Qui incatenavo la prima vittima urlante all'ovetto stando ben attenta che il mio busto non si mettesse troppo in orizzontale per non perdere il nano ancora avvinghiato a me, anche lui urlante, ovviamente. Altro giro altra corsa: seconda vittima anche lei al posto di combattimento, con difficoltà, ma incatenata correttamente. Al capolinea l'operazione era inversa. E con l'incedere elegante e leggiadro di un elefante 20 kg in sovrappeso raggiungevo il varco felice di liberarmi dei fardelli per dirigermi spensieratamente al lavoro, agognando il primo caffè della giornata, finalmente.

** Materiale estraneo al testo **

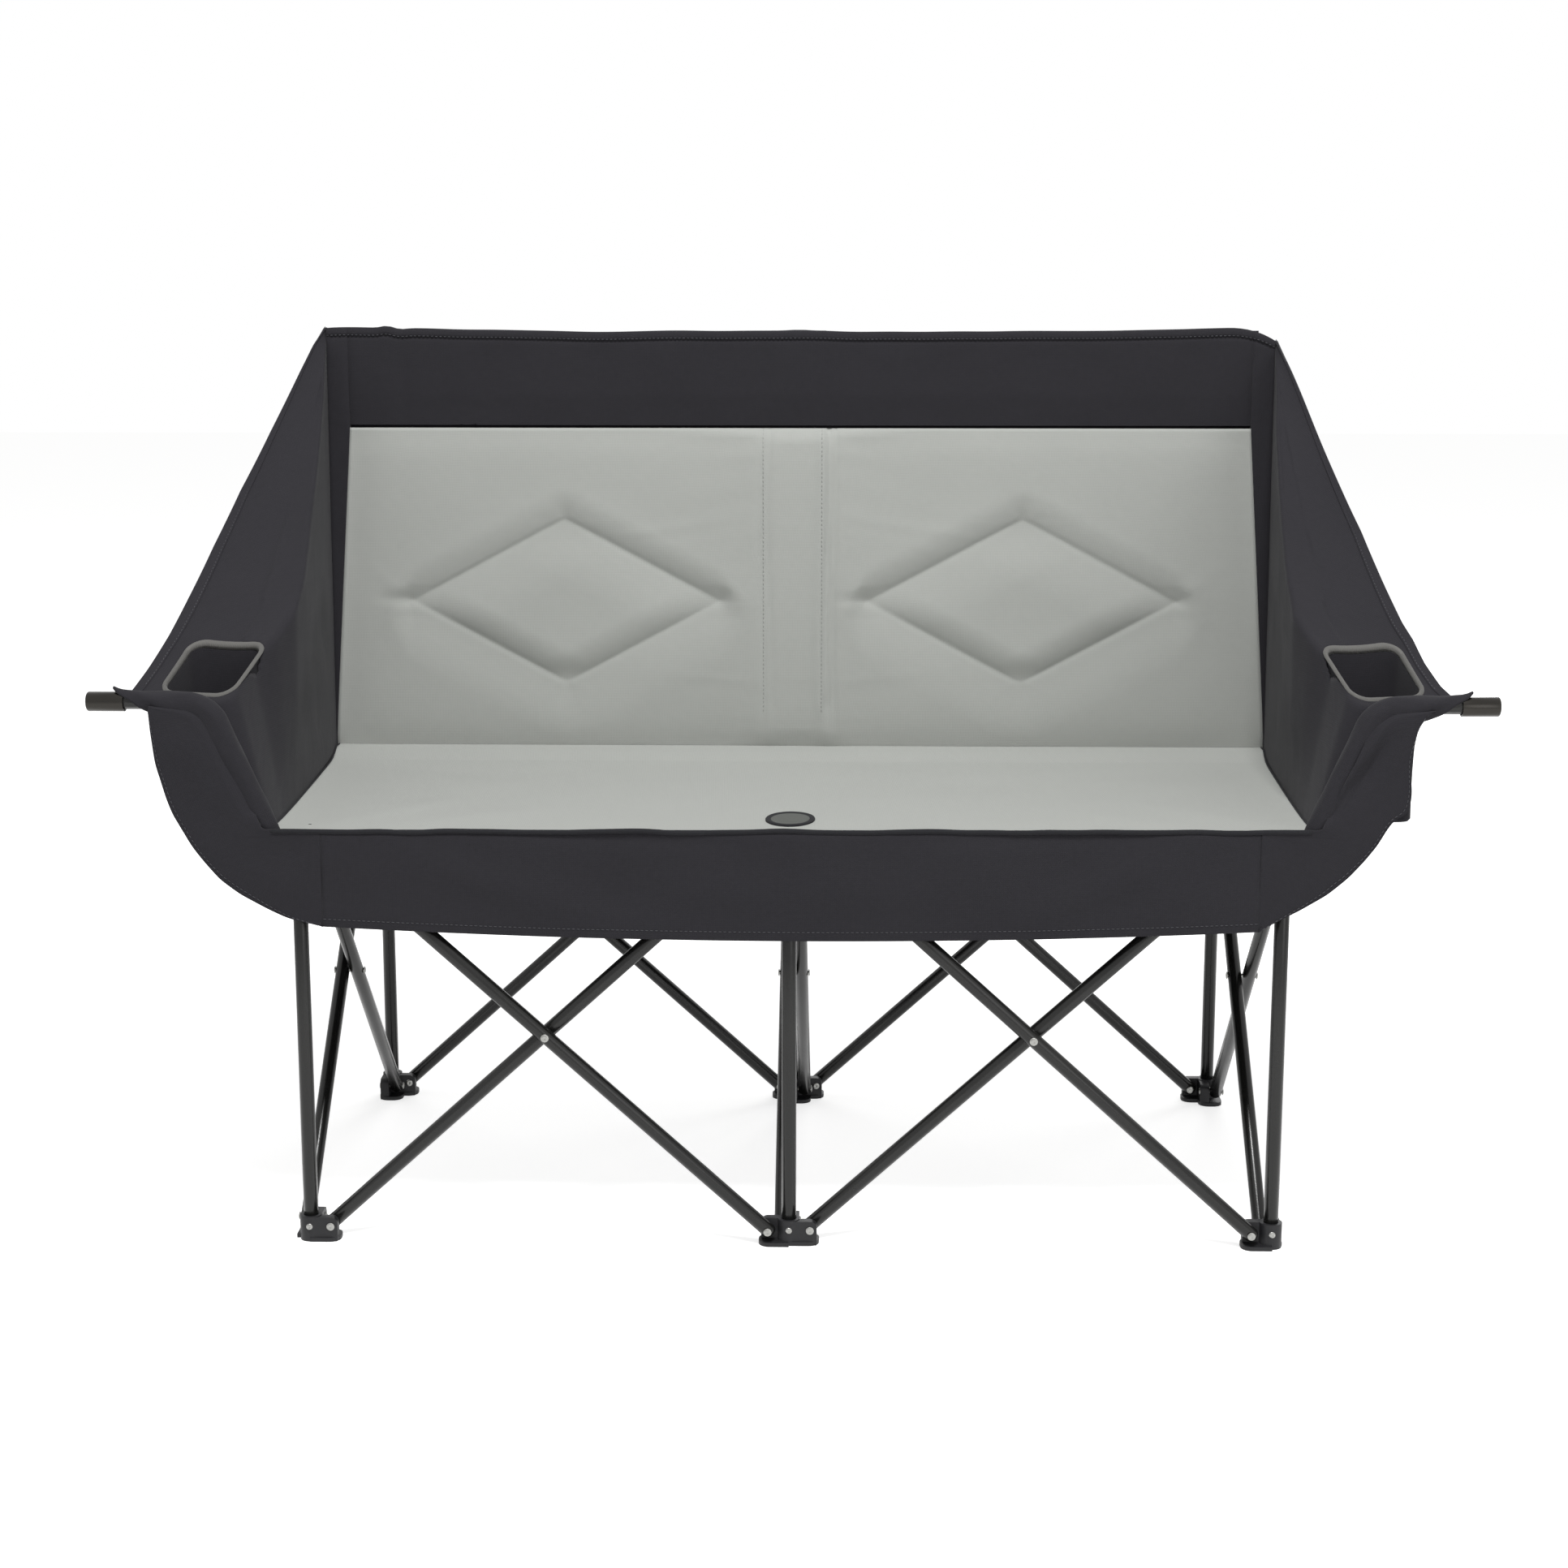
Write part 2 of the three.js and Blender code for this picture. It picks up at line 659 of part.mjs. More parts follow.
function backGeometry() {
  const half = (v) => between(backHalfBottom, backHalfTop, v);
  const topAt = (u) => backTop - backTopDip * domed(u);
  const place = (u, v, rear) => new THREE.Vector3(
    between(-half(v), half(v), u),
    rear ? backRearY : backFaceAt(u, v),
    between(backBottom, topAt(u), v),
  );
  const pad = slab(edgedSteps(14), edgedSteps(8), (u, v) => place(u, v, false), (u, v) => place(u, v, true));
  const sleeves = [-bayWidth, 0, bayWidth].map((x) => prism([
    [x - sleeveHalfFront, backRearY - clothGap],
    [x + sleeveHalfFront, backRearY - clothGap],
    [x + sleeveHalfRear, backRearY + sleeveDepth],
    [x - sleeveHalfRear, backRearY + sleeveDepth],
  ], 'z', sleeveBottom, sleeveTop));
  const room = roomFor(tubeRadius, fitGap, tubeSides);
  const bores = [-bayWidth, 0, bayWidth].map((x) => (
    cylinder(room, sleeveBottom - overrun, sleeveTop - sleeveRoof, tubeSides, 'z', [x, rowRear, 0])));
  const proud = backFrontY - backBulge;
  const grooves = [-diamondCentreX, diamondCentreX].map((x) => {
    const outline = (grow) => {
      const wide = diamondHalfWidth + grow * quiltWidth;
      const tall = diamondHalfHeight + (grow * quiltWidth * diamondHalfHeight) / diamondHalfWidth;
      return [[x - wide, diamondCentreZ], [x, diamondCentreZ - tall],
        [x + wide, diamondCentreZ], [x, diamondCentreZ + tall]];
    };
    const ring = solid(prism(outline(0.5), 'y', proud - overrun, proud + quiltDepth));
    return ring.subtract(solid(prism(outline(-0.5), 'y', proud - 2 * overrun, proud + overrun)));
  });
  const seams = [-borderSeam, -cornerSeam, -centreSeam, centreSeam, cornerSeam, borderSeam].map((x) => {
    const surface = backFaceAt((x / backHalfTop + 1) / 2, 0.5);
    const across = [x - seamWidth / 2, x + seamWidth / 2];
    return box(across, [proud - overrun, surface + seamDepth], [backBottom + seamMargin, backTop - seamMargin]);
  });
  const body = without(joined(pad, ...sleeves), ...bores, ...seams);
  return geometryOf(grooves.reduce((rest, groove) => rest.subtract(groove), body));
}

// Arm cloth: an inner side that rises from the seat's edge to a crease, a top panel from
// the crease out to a hem, and a wrap that holds the arm tube
const bendMiddle = armTubeStations[1 + bendSteps / 2];

function creaseAt(u) {
  const x = between(armRearHalf, bendMiddle.x, u) - creasePinch * fromTable(creasePinchShares, u);
  const z = between(armCreaseTop, bendMiddle.z, u) - creaseSag * 4 * u * (1 - u);
  return [x, z];
}

function hemAt(u) {
  const x = between(armRearHalf, armCapEnd - armCapLength, u);
  const z = between(armHemTop, armTipHeight, u) - hemSag * 4 * u * (1 - u);
  return [x, z];
}

function seatSideAt(u, y) {
  const { half, top } = seatEdges(y);
  const edge = half + seatEdgeGap;
  return [u === 1 ? armAxis(seatTopFront - seatEdgeDrop) : edge, top - seatEdgeDrop];
}

function armPanelHeight(u, share) {
  const z = between(creaseAt(u)[1], hemAt(u)[1], share);
  return z - panelDish * 4 * share * (1 - share) * 4 * u * (1 - u);
}

function armHeightAt(x, y) {
  const u = (armRearY + overrun - y) / (armRearY + overrun - armY);
  const share = (x - creaseAt(u)[0]) / (hemAt(u)[0] - creaseAt(u)[0]);
  return armPanelHeight(u, Math.min(Math.max(share, 0), 1));
}

function armSurface(side, u, w) {
  const y = between(armRearY + overrun, armY, u);
  const [seatX, seatZ] = seatSideAt(u, y);
  const [creaseX, creaseZ] = creaseAt(u);
  if (w < 0.5) {
    return new THREE.Vector3(side * between(seatX, creaseX, 2 * w), y, between(seatZ, creaseZ, 2 * w));
  }
  const share = 2 * w - 1;
  return new THREE.Vector3(side * between(creaseX, hemAt(u)[0], share), y, armPanelHeight(u, share));
}

function cupOutline(shrink) {
  const corner = cupCorner - shrink;
  const [wide, deep] = [cupHalfWidth - shrink - corner, cupHalfDepth - shrink - corner];
  const points = [];
  [[1, 1], [-1, 1], [-1, -1], [1, -1]].forEach(([sx, sy], quarter) => {
    for (const share of steps(3)) {
      const turn = (Math.PI / 2) * (quarter + share);
      points.push([sx * wide + corner * Math.cos(turn), sy * deep + corner * Math.sin(turn)]);
    }
  });
  return points;
}

function cupRing(side, shrink, height, scale = 1) {
  return cupOutline(shrink).map(([dx, dy]) => {
    const [x, y] = [cupCentreX + scale * dx, cupCentreY + scale * dy];
    return new THREE.Vector3(side * x, y, typeof height === 'function' ? height(x, y) : height);
  });
}

function armClothGeometry(side) {
  const us = armRowShares;
  const ws = steps(10);
  const nudge = 0.002;
  const normalAt = (u, w) => {
    const [lowU, highU] = [Math.max(0, u - nudge), Math.min(0.999, u + nudge)];
    const [lowW, highW] = [Math.max(0, w - nudge), Math.min(1, w + nudge)];
    const alongU = armSurface(side, highU, w).sub(armSurface(side, lowU, w));
    const alongW = armSurface(side, Math.min(u, 0.999), highW).sub(armSurface(side, Math.min(u, 0.999), lowW));
    return alongU.cross(alongW).normalize();
  };
  const face = (sign) => (u, w) => (
    armSurface(side, u, w).addScaledVector(normalAt(u, w), (sign * armClothThickness) / 2));
  const sheet = slab(us, ws, face(1), face(-1));
  const wrapStations = armStations(seatTopFront + wrapStart, armCapEnd - armCapLength - fitGap);
  const talls = wrapTallShares.map((share) => between(wrapThin, wrapTall, share));
  const wrap = loft(armRings(side, wrapStations, wrapThin, talls, barSides));
  const room = roomFor(tubeRadius, fitGap, barSides);
  const roomStations = armStations(seatUnderFront - overrun, armCapEnd);
  const clear = loft(armRings(side, roomStations, room, roomStations.map(() => room), barSides));
  const hole = prism(
    cupOutline(-fitGap).map(([dx, dy]) => [side * (cupCentreX + dx), cupCentreY + dy]),
    'z', pocketBottom, armCreaseTop);
  const wide = [side * seatFrontHalf / 2, side * armCapEnd].sort((a, b) => a - b);
  const behind = box(wide, [armRearY, backRearY], [seatTopRear - 2 * seatThickness, armHemTop + 2 * overrun]);
  return geometryOf(without(joined(sheet, wrap), clear, hole, behind));
}

function cupRimGeometry(side) {
  const upper = (x, y) => armHeightAt(x, y) + rimRise;
  const lower = (x, y) => armHeightAt(x, y) - rimDrop;
  return geometryOf(solid(loft([
    cupRing(side, 0, lower),
    cupRing(side, 0, upper),
    cupRing(side, rimWall, upper),
    cupRing(side, rimWall, lower),
  ], true)));
}

function cupPocketGeometry(side) {
  const mouth = (x, y) => armHeightAt(x, y) - rimDrop - fitGap;
  const scale = pocketTaperShare;
  return geometryOf(solid(loft([
    cupRing(side, 0, pocketBottom, scale),
    cupRing(side, 0, mouth),
    cupRing(side, pocketWall, mouth),
    cupRing(side, pocketWall, pocketBottom + pocketWall, scale),
  ])));
}

// Front cloth: a skirt across the front and a flank under each arm tube
function skirtGeometry() {
  const half = skirtHalf - fitGap / 2;
  const hem = steps(16).map((share) => {
    const x = between(half, -half, share);
    return [x, between(skirtMiddleBottom, flankBottom, (x / half) ** 2)];
  });
  return geometryOf(solid(prism([[-half, skirtTop], [half, skirtTop], ...hem], 'y', frontFace, frontFace - frontThickness)));
}

function flankGeometry(side) {
  const inner = skirtHalf + fitGap / 2;
  const edge = flankEdgeShares.map(([wide, tall]) => [
    between(inner, flankOuter, wide),
    between(flankBottom, flankTop, tall),
  ]);
  const underTube = armTubeStations.filter(({ x }) => x < flankOuter).slice(1).reverse().map(({ x, z, slope }) => [
    x + flankTubeGap * Math.sin(slope),
    z - flankTubeGap * Math.cos(slope),
  ]);
  const corner = [armAxis(skirtTop) + flankTubeGap / Math.sin(lean), skirtTop];
  const outline = [...edge, ...underTube, corner, [inner, skirtTop]].map(([x, z]) => [side * x, z]);
  return geometryOf(solid(prism(outline, 'y', frontFace, frontFace - frontThickness)));
}

function named(name, geometry, finish) {
  const mesh = new THREE.Mesh(geometry, new THREE.MeshStandardMaterial(finish));
  mesh.name = name;
  return mesh;
}

// The frame: feet, posts and hubs at each place of the grid
const loveseat = new THREE.Group();
const columns = [['left', -1], ['centre', 0], ['right', 1]];
const frontPost = frontPostGeometry();
const rearPost = rearPostGeometry();
const rod = rodGeometry();

for (const [columnName, column] of columns) {
  for (const [rowName, row] of [['front', -1], ['rear', 1]]) {
    const place = `${rowName}_${columnName}`;
    const stand = new THREE.Group();
    stand.position.set(column * bayWidth, row * rowRear, 0);
    loveseat.add(stand);
    const footArms = [{ axis: 'y', toward: -row, layer: row }];
    const hubArms = [{ axis: 'y', toward: -row, layer: -row }];
    if (column > -1) {
      footArms.push({ axis: 'x', toward: -1, layer: -1 });
      hubArms.push({ axis: 'x', toward: -1, layer: 1 });
    }
    if (column < 1) {
      footArms.push({ axis: 'x', toward: 1, layer: 1 });
      hubArms.push({ axis: 'x', toward: 1, layer: -1 });
    }
    stand.add(named(`foot_${place}`, footGeometry(footArms), plasticFinish));
    stand.add(named(`post_${place}`, row > 0 ? rearPost : frontPost, tubeFinish));
    const hub = named(`hub_${place}`, hubGeometry(hubArms, row < 0, column), plasticFinish);
    hub.position.z = hubPinHeight;
    stand.add(hub);
    if (row < 0) {
      stand.add(named(`rod_${place}`, rod, tubeFinish));
    }
  }
}

// The bars: each runs from a foot pin to the hub pin of the next post
const barAcross = barGeometry(Math.hypot(spanAcross, barRise));
const barDeep = barGeometry(Math.hypot(spanDeep, barRise));

function placeBar(name, geometry, foot, hub, pinAxis) {
  const bar = named(name, geometry, tubeFinish);
  const along = hub.clone().sub(foot).normalize();
  const third = pinAxis.clone().cross(along);
  bar.quaternion.setFromRotationMatrix(new THREE.Matrix4().makeBasis(third, pinAxis, along));
  bar.position.copy(foot).add(hub).divideScalar(2);
  loveseat.add(bar);
}

const crossing = (footPinHeight + hubPinHeight) / 2;
const rivetAcross = geometryOf(solid(pin('y', [0, 0, 0], -rivetEnd, rivetEnd)));
const rivetDeep = geometryOf(solid(pin('x', [0, 0, 0], -rivetEnd, rivetEnd)));

for (const [rowName, row] of [['front', -1], ['rear', 1]]) {
  for (const [bayName, bay] of [['left', -1], ['right', 1]]) {
    const middle = (bay * bayWidth) / 2;
    const place = `${rowName}_${bayName}`;
    for (const [leanName, layer] of [['falling', -1], ['rising', 1]]) {
      const y = row * rowRear + layer * layerOffset;
      const foot = new THREE.Vector3(middle - (layer * spanAcross) / 2, y, footPinHeight);
      const hub = new THREE.Vector3(middle + (layer * spanAcross) / 2, y, hubPinHeight);
      placeBar(`bar_${place}_${leanName}`, barAcross, foot, hub, alongY);
    }
    const rivet = named(`rivet_${place}`, rivetAcross, rivetFinish);
    rivet.position.set(middle, row * rowRear, crossing);
    loveseat.add(rivet);
  }
}

for (const [columnName, column] of columns) {
  for (const [endName, row] of [['fore', -1], ['back', 1]]) {
    const x = column * bayWidth + row * layerOffset;
    const foot = new THREE.Vector3(x, (row * spanDeep) / 2, footPinHeight);
    const hub = new THREE.Vector3(x, (-row * spanDeep) / 2, hubPinHeight);
    placeBar(`bar_${columnName}_${endName}`, barDeep, foot, hub, alongX);
  }
  const rivet = named(`rivet_${columnName}`, rivetDeep, rivetFinish);
  rivet.position.set(column * bayWidth, 0, crossing);
  loveseat.add(rivet);
}

// The arms, the cups and the cloth
for (const [sideName, side] of [['left', -1], ['right', 1]]) {
  loveseat.add(named(`arm_tube_${sideName}`, armTubeGeometry(side), tubeFinish));
  loveseat.add(named(`arm_cap_${sideName}`, armCapGeometry(side), capFinish));
  loveseat.add(named(`arm_cloth_${sideName}`, armClothGeometry(side), darkClothFinish));
  loveseat.add(named(`cup_rim_${sideName}`, cupRimGeometry(side), rimFinish));
  loveseat.add(named(`cup_pocket_${sideName}`, cupPocketGeometry(side), darkClothFinish));
  loveseat.add(named(`front_flank_${sideName}`, flankGeometry(side), darkClothFinish));
}
loveseat.add(named('seat_cloth', seatGeometry(), padFinish));
loveseat.add(named('seat_patch', patchGeometry(), patchFinish));
loveseat.add(named('back_cloth', backGeometry(), padFinish));
loveseat.add(named('front_skirt', skirtGeometry(), darkClothFinish));

export default loveseat;
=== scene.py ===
import math

import bmesh
import bpy
import numpy as np
from mathutils import Matrix, Vector


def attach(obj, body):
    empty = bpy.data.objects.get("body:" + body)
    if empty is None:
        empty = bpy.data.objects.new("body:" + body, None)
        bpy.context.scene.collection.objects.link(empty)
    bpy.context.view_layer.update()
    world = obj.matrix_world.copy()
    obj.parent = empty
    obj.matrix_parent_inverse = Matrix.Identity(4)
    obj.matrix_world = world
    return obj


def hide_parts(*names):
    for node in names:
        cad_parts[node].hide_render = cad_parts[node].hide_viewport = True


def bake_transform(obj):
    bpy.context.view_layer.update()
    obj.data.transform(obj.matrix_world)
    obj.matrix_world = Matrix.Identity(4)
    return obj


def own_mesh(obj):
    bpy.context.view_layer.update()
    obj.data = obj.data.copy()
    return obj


bl_info = {
    "name": "Folding camping loveseat",
    "version": (1, 0, 0),
    "blender": (4, 5, 0),
    "location": "3D View > Sidebar > Loveseat",
    "description": "Dresses the frame of a folding two-seat camping chair in tubes, fittings and cloth",
    "category": "Object",
}

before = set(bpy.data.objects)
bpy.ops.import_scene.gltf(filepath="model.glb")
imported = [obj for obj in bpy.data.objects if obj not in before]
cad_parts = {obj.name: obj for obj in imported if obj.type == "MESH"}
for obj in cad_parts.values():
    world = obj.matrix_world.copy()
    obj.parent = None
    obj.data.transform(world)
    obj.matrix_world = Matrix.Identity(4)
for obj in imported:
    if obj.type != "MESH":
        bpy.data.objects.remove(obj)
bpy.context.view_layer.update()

MM = 0.001
SIDES = (("left", -1), ("right", 1))
COLUMNS = (("left", -1), ("centre", 0), ("right", 1))
ROWS = (("front", -1), ("rear", 1))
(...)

E invece la strada in discesa non è. Perché per lavarli e vestirli è una lotta: bisogna inseguirli e cercarli, mentre scappano e si nascondono in tutti gli angoli della casa seminando vittime e disastri. Succede che vestita a metà, mi tocca gattonare sotto i tavoli e gridare i loro nomi correndo lungo il corridoio nella speranza che qualcuno sbuchi da sotto il letto o dalla lavatrice, inclusa mutanda sporca in testa. Che se non avessi fretta sarebbe anche divertente, in fondo. In ascensore ci si arriva con i nostri piedi, per fortuna, adesso. E anche alla macchina, che tanto è sempre parcheggiata nel cortile interno e i pericoli sono limitati. Il guaio è quando si arriva a destinazione, cioè a scuola. Stamattina l'ho pianificata per bene, la strategia per l'atterraggio. Tommaso lato guidatore e Lorenzo alla sua destra. Parcheggio davanti al giardino della scuola, sul marciapiede. Apertura della sola portiera di destra. Distesa lungo tutto il sedile sgancio e libero Tommaso che goffamente inizia a divincolarsi per raggiungere me e Lorenzo. Nel frattempo sgancio e libero Lorenzo e lo poggio sul marciapiede, aspettando che Tommaso lentamente si avvicini a noi lungo il sedile e aiutandolo a scavalcare il seggiolino del fratello. Il problema è che lo scavalca maldestramente e gli vola una scarpa. A quel punto mi ritrovo con due nani in una mano, allungata dentro la macchina nel tentativo di recuperare la scarpa perduta sotto il sedile e Lorenzo che vuole lanciarsi verso le macchine, strillando bruuum bruuum. Per fortuna a quel punto, da lontano, accorre una signora, credo tedesca dall'accento, sorridente e dall'aria distinta, e mi chiede: "sono gemelli?". Io vorrei fulminarla, ma mi mordo la lingua tenendo a freno una delle mie solite battute simpatiche sulle domande retoriche. Capisco che posso, che devo approfittarne. "Signora, non è che gentilmente me lo tiene?". E le allungo la manina di Lorenzo. Lei lo prende in braccio e lui urla, piange, scalcia, si inarca e si dimena. Forse le rompe qualche costola, ma io, nel frattempo, riesco a recuperare la scarpa e a infilarla al piede del mio Cenerentolo. Recupero anche Rambo, ringrazio la signora e saluto gentilmente. Dimenticando di offrirmi di pagare il conto della clinica.
Il caffè, la mattina, arriva sempre troppo tardi.